The main concerns many residents had regarding an HNC in Fremont revolved around a potential increase in crime, drug use, and the proximity to schools, public parks, and residential areas. However, the city argued that there would be no increase in crime. 

“The vast majority of our calls for service involving folks who were experiencing homelessness do not involve crime,” said Police Chief Petersen. “They typically are just a negative interaction between someone from our homeless community and someone from our general population or our business community.”

Petersen also cited the crime rates surrounding Berkeley’s STAIR Center — with a reported 82% success rate according to the HNC Frequently Asked Questions page — which the Fremont HNC has been modeled after. 

“I called Berkeley PD and I was like, ‘Hey what’s your experience with your navigation center? We’re thinking of modeling ours after yours because it’s been so successful. What’s been your experience?’” said Police Chief Petersen. “Their analyst [got back to me] a few days later and said that [there was a] low to negligible rise in crime. There was one crime call in that time and that was in response to alarms, which they did not attribute to the homeless population.”

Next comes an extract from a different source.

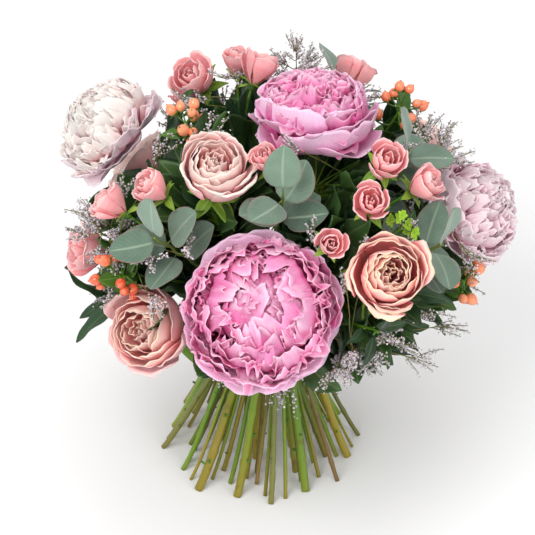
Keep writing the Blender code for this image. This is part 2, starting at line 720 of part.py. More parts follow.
def make_sprig(maker, room, plant, pieces):
    """A stem with leaves or berries. Each piece: how far below the tip, its shape and its sizes."""
    obj = maker.stem(plant.name, plant, plant.material)
    joined = bmesh.new()
    for number, (back, shape, size, stalk) in enumerate(pieces):
        base, way = along_path(plant.path, back)
        is_round = shape is club
        thick = 2 * STALK_RADIUS if is_round else LEAF_THICKNESS
        roll = number * TURN_PER_LEAF
        matrix, length, width, reach = find_place(room, plant, base, way, roll, size, stalk, thick, is_round)
        sides, rings = (BERRY_SIDES, BERRY_RINGS) if is_round else (LEAF_SIDES, LEAF_RINGS)
        piece = remade_ball(shape(length, width, reach), sides, rings, matrix)
        mesh = bpy.data.meshes.new("piece")
        piece.to_mesh(mesh)
        piece.free()
        joined.from_mesh(mesh)
        bpy.data.meshes.remove(mesh)
    unite(obj, maker.helper(plant.name + "_pieces", joined, plant.material))


def make_tape(maker):
    """The band round the waist, as a ring with a square section."""
    outermost = ring_radii()[-1]
    tilt = math.cos(math.atan(RING_BASE_RADII[-1] / WAIST_HEIGHT))
    grown = math.hypot(outermost, TAPE_HEIGHT / 2 * math.tan(math.acos(tilt)))
    inside = (grown + PEONY_STEM_RADIUS / tilt + CLEARANCE) / math.cos(math.pi / TAPE_SIDES)
    profile = bmesh.new()
    corners = ((inside + TAPE_WALL, 1), (inside + TAPE_WALL, -1), (inside, -1), (inside, 1))
    ring = [profile.verts.new((r, 0, WAIST_HEIGHT + TAPE_HEIGHT / 2 * side)) for r, side in corners]
    for a, b in zip(ring, ring[1:] + ring[:1]):
        profile.edges.new((a, b))
    axis = Vector((0, 0, 1))
    bmesh.ops.spin(
        profile, geom=profile.verts[:] + profile.edges[:], axis=axis, cent=Vector(), steps=TAPE_SIDES,
        angle=math.tau, use_merge=True,
    )
    bmesh.ops.recalc_face_normals(profile, faces=profile.faces)
    maker.part("binding_tape", profile, "tape")


HYPERICUM_PIECES = [(2 + 7 * i, club, BERRY, 16 * MM) for i in range(6)]
HYPERICUM_PIECES += [(46 + 9 * i, leaf_blade, HYPERICUM_LEAF, 5 * MM) for i in range(3)]
EUCALYPTUS_PIECES = [(3 + 12 * i, leaf_blade, EUCALYPTUS_LEAF, 6 * MM) for i in range(6)]
LIMONIUM_PIECES = [(1 + 9 * i, club, FLORET, 26 * MM) for i in range(7)]
BUPLEURUM_PIECES = [(1 + 4 * i, leaf_blade, BUPLEURUM_LEAF, 3 * MM) for i in range(6)]
BROAD_PIECES = [(4 + 16 * i, leaf_blade, BROAD_LEAF, 8 * MM) for i in range(4)]
NARROW_PIECES = [(2 + 8 * i, leaf_blade, NARROW_LEAF, 5 * MM) for i in range(7)]


def main():
    maker = Maker()
    peonies = flower_plants("peony_", PEONIES, PEONY_HEIGHT_SHARE, PEONY_STEM_RADIUS)
    roses = flower_plants("rose_", ROSES, ROSE_HEIGHT_SHARE, ROSE_STEM_RADIUS)
    spray_stems, spray_roses = spray_plants()
    hypericum = sprig_plants("hypericum_", HYPERICUM, HYPERICUM_STEM_RADIUS, HYPERICUM_DEPTH, "berry")
    eucalyptus = sprig_plants("eucalyptus_", EUCALYPTUS, EUCALYPTUS_STEM_RADIUS, LEAFY_DEPTH, "eucalyptus")
    limonium = sprig_plants("limonium_", LIMONIUM, LIMONIUM_STEM_RADIUS, LIMONIUM_DEPTH, "limonium")
    foliage = sprig_plants("foliage_", FOLIAGE, FOLIAGE_STEM_RADIUS, LEAFY_DEPTH, "foliage")
    bupleurum = sprig_plants("bupleurum_", BUPLEURUM, LIMONIUM_STEM_RADIUS, LEAFY_DEPTH, "bupleurum")
    stems = peonies + roses + spray_stems + hypericum + eucalyptus + limonium + foliage + bupleurum
    share_rings(stems)
    first_paths(stems, spray_roses)
    settle(stems + spray_roses)
    room = Room(stems + spray_roses)
    make_tape(maker)
    for plant in peonies:
        make_peony(maker, plant)
    for plant in roses:
        make_rose(maker, plant)
    for plant in spray_stems:
        maker.stem(plant.name, plant, "stem")
    for plant in spray_roses:
        make_spray_rose(maker, plant)
    sprigs = [(p, EUCALYPTUS_PIECES) for p in eucalyptus]
    sprigs += [(p, HYPERICUM_PIECES) for p in hypericum]
    sprigs += list(zip(foliage, (BROAD_PIECES, NARROW_PIECES)))
    sprigs += [(p, BUPLEURUM_PIECES) for p in bupleurum]
    sprigs += [(p, LIMONIUM_PIECES) for p in limonium]
    for plant, pieces in sprigs:
        scaled = [(back * MM, shape, size, stalk) for back, shape, size, stalk in pieces]
        make_sprig(maker, room, plant, scaled)
    set_origin(maker)


def set_origin(maker):
    """Moves everything so that the origin is under the middle of the bouquet, on the floor."""
    bpy.context.view_layer.update()
    corners = [Vector(c) for obj in maker.parts.objects for c in obj.bound_box]
    middle_x = (min(c.x for c in corners) + max(c.x for c in corners)) / 2
    middle_y = (min(c.y for c in corners) + max(c.y for c in corners)) / 2
    for obj in list(maker.parts.objects) + list(maker.helpers.objects):
        obj.location = (-middle_x, -middle_y, 0)


main()
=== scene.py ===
"""Looks of the hand-tied bouquet: petals, leaves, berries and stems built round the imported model.

Metres, +Z up. Flowers and leaves are grids of points worked out together, and stems are swept
tubes. Each point keeps three numbers for its material: across, along and the shade of its piece.
"""

import collections
import itertools
import math

import bmesh
import bpy
import numpy as np
from mathutils import Matrix, Vector


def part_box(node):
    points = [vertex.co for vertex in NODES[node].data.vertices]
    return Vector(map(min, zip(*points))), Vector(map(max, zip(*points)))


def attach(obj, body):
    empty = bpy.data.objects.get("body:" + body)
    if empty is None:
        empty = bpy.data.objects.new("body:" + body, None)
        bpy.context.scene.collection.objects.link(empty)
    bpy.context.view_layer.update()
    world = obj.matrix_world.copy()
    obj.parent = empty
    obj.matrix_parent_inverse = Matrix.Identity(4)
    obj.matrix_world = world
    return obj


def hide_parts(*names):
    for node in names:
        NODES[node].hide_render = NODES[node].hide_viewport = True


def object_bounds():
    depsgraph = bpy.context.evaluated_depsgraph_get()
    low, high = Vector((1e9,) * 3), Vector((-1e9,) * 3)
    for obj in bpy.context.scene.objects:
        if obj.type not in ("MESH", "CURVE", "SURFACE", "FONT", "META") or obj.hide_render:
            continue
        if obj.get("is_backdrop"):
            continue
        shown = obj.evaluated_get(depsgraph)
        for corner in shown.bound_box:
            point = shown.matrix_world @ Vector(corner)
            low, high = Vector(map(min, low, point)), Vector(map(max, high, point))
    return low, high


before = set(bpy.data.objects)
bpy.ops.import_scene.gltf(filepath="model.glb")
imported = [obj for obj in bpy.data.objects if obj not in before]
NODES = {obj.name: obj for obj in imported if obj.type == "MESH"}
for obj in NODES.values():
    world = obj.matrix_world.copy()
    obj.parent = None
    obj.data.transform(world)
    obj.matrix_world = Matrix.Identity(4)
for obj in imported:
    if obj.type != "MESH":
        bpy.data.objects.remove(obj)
cad_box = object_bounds()

MM = 0.001
GOLDEN = math.radians(137.508)  # turn from one petal or leaf to the next
TAPE_LOW, TAPE_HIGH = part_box("binding_tape")
AXIS = Vector(((TAPE_LOW.x + TAPE_HIGH.x) / 2, (TAPE_LOW.y + TAPE_HIGH.y) / 2, 0))
HEAD = AXIS + Vector((20 * MM, 0, 240 * MM))  # the middle of the bouquet's dome
HEAD_REACH = Vector((190 * MM, 190 * MM, 150 * MM))  # from there to the dome
PETAL_THICKNESS = 0.35 * MM
LEAF_THICKNESS = 0.3 * MM
SMALL_ROSE_SHARE = 0.347  # volume of a small rose over its diameter cubed
SMALL_ROSE_HEIGHT = 0.86  # over its diameter
PEDICEL_END = 3 * MM  # the points of a pedicel's free end are within this length
PEDICEL_TOP = (0.56, 1.1)  # its points nearest the rose, as distances over the rose's diameter
LEAF_SIDES, BERRY_SIDES = 4, 5  # of a CAD leaf and a CAD berry or tuft
WELD = 0.02 * MM
CUT_DEPTH = 0.3 * MM  # the points of a cut end are within this height
BRANCH_STEP = 16 * MM  # between the points of a sprig's line above its clean rings
FACE_SHARE = 0.42  # radius of a flower's open face over its diameter


# ---- What the frame says ------------------------------------------------------------------------


def points_of(*nodes):
    """The points of one or more CAD nodes."""
    parts = []
    for node in nodes:
        mesh = NODES[node].data
        flat = np.empty(len(mesh.vertices) * 3)
        mesh.vertices.foreach_get("co", flat)
        parts.append(flat.reshape(-1, 3))
    return np.concatenate(parts)


def welded(node):
    """A bmesh of the CAD node with its points joined."""
    bm = bmesh.new()
    bm.from_mesh(NODES[node].data)
    bmesh.ops.remove_doubles(bm, verts=bm.verts, dist=WELD)
    return bm


def mean(points):
    return sum(points, Vector()) / len(points)


def ordered(ring):
    """The places of a ring's points, in an order that is the same in every run."""
    return sorted((v.co.copy() for v in ring), key=tuple)


def next_ring(ring, seen):
    return {e.other_vert(v) for v in ring for e in v.link_edges} - seen


def clean_rings(bm):
    """The rings of points of a stem, from its cut end up to where something joins it."""
    low = min(v.co.z for v in bm.verts)
    ring = {v for v in bm.verts if v.co.z < low + CUT_DEPTH}
    seen, rings = set(ring), []
    while len(ring) == len(rings[0] if rings else ring):
        rings.append(ring)
        ring = next_ring(ring, seen)
        seen |= ring
    return rings


class Blade:
    """A leaf or a berry of a CAD sprig: its centre line from tip to stalk, its side and its width."""

    def __init__(self, tip, rings):
        self.line = [tip.co.copy()] + [mean(ordered(ring)) for ring in rings]
        pairs = [a - b for ring in rings for a, b in itertools.permutations(ordered(ring), 2)]
        widest = max(pairs, key=lambda pair: pair.length)
        self.width = widest.length
        self.side = widest.normalized()
        self.used = {tip} | set().union(*rings)

    @property
    def tip(self):
        return self.line[0]

    @property
    def foot(self):
        return self.line[-1]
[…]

The council also asserts that an HNC in Fremont will not attract more homeless individuals into the city, as those who enter the center will have been native members of the Fremont homeless population vetted by BACS and the Police Department. 

Fremont City Council’s proposed budget for the HNC include $3.7 million in funds from the state of California, $3.2 million in funds from the city of Fremont, and $800,000 in funds from Alameda County. Construction is expected to last from 8 to 11 months, and the HNC is predicted to be fully functioning by mid-2020.